### Exercise instructions
Scan the data beneath this task and copy each line that includes "part".

### Excerpted data

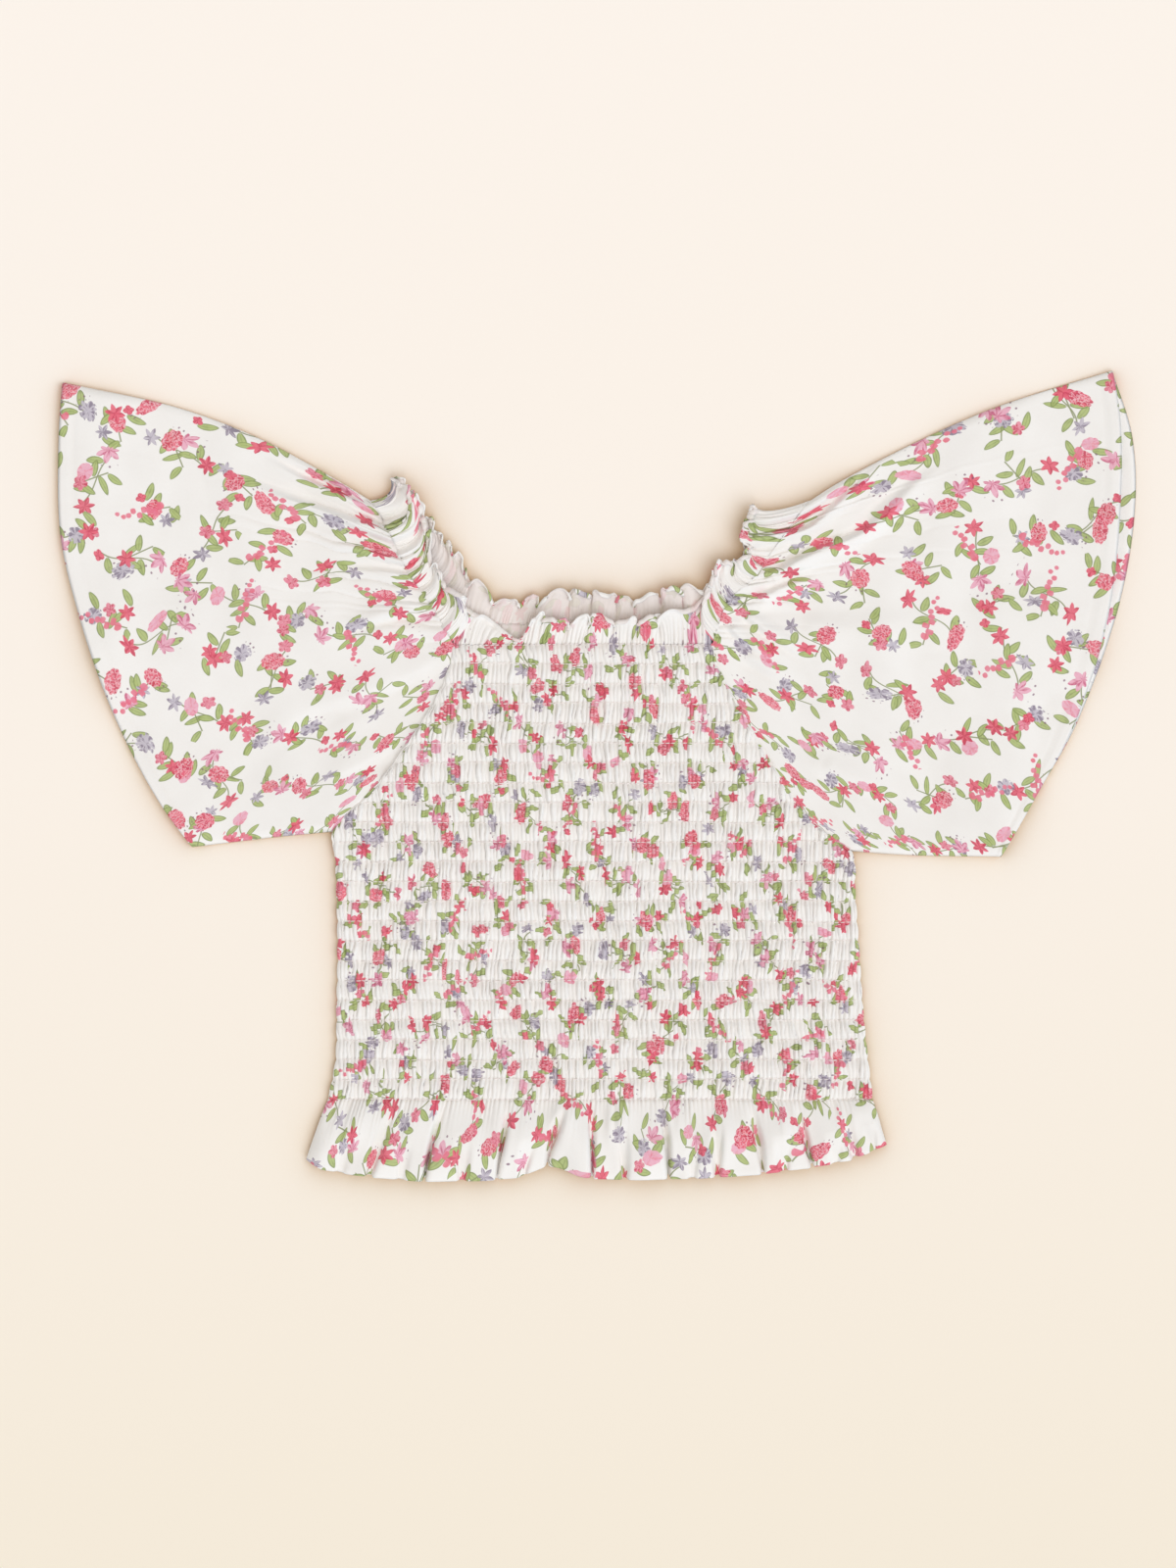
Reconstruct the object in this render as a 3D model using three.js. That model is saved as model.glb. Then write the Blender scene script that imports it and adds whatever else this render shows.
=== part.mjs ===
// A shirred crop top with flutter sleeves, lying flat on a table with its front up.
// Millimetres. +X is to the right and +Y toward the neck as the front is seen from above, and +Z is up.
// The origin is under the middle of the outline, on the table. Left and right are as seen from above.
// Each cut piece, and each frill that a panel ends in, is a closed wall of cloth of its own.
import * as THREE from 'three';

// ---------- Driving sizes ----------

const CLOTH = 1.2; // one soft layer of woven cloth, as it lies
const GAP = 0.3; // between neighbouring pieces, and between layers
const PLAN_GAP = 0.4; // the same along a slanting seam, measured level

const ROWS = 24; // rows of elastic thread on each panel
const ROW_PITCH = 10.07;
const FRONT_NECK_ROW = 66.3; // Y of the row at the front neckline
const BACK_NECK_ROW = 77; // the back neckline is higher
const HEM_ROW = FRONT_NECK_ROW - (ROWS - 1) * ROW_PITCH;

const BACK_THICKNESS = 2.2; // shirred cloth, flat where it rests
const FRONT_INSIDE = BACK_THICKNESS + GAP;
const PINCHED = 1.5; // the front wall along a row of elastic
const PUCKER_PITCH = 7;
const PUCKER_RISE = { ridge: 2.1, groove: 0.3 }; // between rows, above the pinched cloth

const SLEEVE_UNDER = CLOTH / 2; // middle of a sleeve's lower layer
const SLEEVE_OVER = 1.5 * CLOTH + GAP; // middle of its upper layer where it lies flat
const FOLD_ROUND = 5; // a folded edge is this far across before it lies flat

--

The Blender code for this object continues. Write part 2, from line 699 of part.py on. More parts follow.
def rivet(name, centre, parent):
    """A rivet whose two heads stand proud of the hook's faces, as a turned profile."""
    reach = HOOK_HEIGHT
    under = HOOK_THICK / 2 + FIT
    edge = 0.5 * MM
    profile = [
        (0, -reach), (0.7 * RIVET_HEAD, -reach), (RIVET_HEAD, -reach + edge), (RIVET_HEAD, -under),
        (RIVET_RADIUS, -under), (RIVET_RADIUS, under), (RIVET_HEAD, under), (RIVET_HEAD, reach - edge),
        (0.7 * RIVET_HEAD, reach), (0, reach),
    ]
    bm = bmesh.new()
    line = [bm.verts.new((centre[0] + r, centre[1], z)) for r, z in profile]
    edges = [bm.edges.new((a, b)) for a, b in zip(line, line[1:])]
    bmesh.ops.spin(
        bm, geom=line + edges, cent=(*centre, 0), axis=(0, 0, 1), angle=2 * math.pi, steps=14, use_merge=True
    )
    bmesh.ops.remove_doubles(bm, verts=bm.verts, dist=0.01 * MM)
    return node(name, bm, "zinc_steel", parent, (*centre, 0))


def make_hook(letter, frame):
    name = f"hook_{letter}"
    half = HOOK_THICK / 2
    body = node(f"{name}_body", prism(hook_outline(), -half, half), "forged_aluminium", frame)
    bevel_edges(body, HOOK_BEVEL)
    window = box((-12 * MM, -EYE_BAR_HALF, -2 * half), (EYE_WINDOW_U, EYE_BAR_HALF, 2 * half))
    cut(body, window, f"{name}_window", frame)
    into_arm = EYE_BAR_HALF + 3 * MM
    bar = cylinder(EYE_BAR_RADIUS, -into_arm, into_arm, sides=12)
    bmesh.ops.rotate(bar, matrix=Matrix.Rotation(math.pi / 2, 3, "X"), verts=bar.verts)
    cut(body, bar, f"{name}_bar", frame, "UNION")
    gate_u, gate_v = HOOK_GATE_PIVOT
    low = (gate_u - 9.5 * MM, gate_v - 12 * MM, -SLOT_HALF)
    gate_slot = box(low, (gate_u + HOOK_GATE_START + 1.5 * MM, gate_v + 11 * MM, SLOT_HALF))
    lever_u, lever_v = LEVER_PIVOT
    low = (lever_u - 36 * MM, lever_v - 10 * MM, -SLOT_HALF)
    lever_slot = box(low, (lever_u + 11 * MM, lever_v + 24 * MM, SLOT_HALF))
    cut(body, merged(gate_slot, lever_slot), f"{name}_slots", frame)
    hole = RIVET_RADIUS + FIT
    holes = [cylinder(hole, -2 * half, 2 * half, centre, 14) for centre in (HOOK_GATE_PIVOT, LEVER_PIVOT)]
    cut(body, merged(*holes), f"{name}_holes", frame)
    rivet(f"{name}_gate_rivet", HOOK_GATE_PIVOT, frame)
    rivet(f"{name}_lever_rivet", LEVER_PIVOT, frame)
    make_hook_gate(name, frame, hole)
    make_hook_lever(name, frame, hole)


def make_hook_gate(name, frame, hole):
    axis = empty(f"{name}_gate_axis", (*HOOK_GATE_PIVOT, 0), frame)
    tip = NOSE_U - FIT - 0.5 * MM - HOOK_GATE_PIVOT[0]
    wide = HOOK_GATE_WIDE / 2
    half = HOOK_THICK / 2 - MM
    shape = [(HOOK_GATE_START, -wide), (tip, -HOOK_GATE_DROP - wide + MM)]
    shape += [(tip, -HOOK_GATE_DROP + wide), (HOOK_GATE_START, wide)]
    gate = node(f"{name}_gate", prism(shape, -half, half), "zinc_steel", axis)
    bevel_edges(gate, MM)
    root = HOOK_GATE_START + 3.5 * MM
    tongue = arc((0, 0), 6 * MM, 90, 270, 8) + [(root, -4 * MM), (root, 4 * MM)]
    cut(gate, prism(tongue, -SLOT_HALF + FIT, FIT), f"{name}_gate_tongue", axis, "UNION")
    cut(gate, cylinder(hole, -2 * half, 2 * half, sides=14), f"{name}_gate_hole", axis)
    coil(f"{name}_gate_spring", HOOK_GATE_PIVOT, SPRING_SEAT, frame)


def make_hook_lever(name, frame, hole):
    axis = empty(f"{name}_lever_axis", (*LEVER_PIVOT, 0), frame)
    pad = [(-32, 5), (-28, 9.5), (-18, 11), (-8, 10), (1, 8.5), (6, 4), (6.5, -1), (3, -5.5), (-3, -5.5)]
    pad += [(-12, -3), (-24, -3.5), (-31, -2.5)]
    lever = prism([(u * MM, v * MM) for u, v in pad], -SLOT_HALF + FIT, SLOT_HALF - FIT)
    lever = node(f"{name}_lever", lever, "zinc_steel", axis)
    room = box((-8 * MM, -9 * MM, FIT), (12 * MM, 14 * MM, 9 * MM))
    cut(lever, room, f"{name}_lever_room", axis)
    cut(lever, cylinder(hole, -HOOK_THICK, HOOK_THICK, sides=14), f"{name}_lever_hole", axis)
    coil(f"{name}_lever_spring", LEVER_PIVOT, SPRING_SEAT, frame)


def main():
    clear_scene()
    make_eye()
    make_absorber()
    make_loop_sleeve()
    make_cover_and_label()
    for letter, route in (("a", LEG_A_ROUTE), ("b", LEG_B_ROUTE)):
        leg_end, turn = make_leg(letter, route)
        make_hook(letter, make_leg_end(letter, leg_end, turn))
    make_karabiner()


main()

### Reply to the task
=== part.mjs ===
The Blender code for this object continues. Write part 2, from line 699 of part.py on. More parts follow.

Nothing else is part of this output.